The five essential doctrines were:


Inerrancy of the Bible

Virgin Birth of Jesus Christ

Substitutionary Atonement

His bodily resurrection and miracles

The future literal return of Jesus Christ to the earth.


Those were the 5 fundamentals of the faith. That is where those terms come from. But it has been completely distorted and bastardized today. Today it applies to all kinds of other things, but it is not where the term originated. In a very real way we are fundamentalists. If you say that today people get all kinds of crazy ideas because as usual Satan knows that the way to destroy and attack Christianity is at the level of vocabulary. 

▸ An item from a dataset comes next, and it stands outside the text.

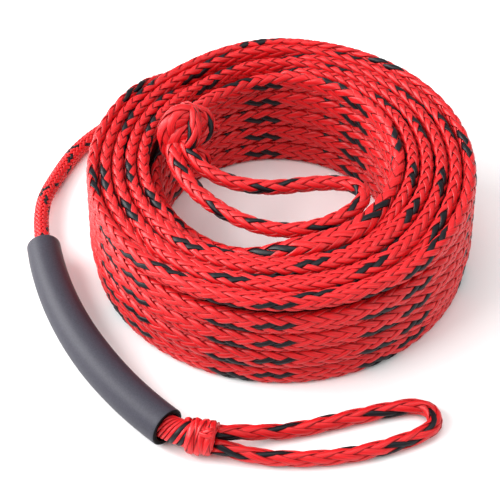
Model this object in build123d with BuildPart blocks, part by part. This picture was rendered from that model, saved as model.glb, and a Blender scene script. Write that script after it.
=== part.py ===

We lose good words. We can't talk about being holiness Christians anymore because charismatics grabbed that. Another good biblical word is charismatic. We are all charismatics. We believe in the spiritual gifts of the Holy Spirit. That's the word that is used in the Scripture. They change that to mean something else. It goes on and on and on.


One of the popularizers of liberalism at the forefront of the battle was a very popular preacher in the early 19th century by the name of Harry Emerson Fosdick. You can almost trace it. Harry Emerson Fosdick, Norman Vincent Peale, Robert Schuller, Joel Gregory and a number of others. They all flow in the same stream of consciousness. In 1922 he was invited to preach in a church in New York. The pastor was out of town or not present. He preached a sermon called "Shall the Fundamentalists Win?" As a result of that conservative Presbyterians and Baptists dubbed him the Moses of Modernism or The Jesse James of the Theological World. His friend John D. Rockefeller Jr. offered him the pulpit of his family's congregation The Park Avenue Baptist Church in New York which changed its name to Riverside Church. He became the pastor there until his retirement in 1946. 


In his sermon, "Shall the Fundamentalist Win?", he said… (Now I want you to notice the technique that he used to belittle conservatives.) 


  Here for example is one point of view, the virgin birth


Note he says this is one point of view.


is to be accepted as historical fact. There was no other way for a personality like the Master


Notice the terminology there. It's not the Lord; it's the Master. The very vocabulary diminishes the deity of Christ.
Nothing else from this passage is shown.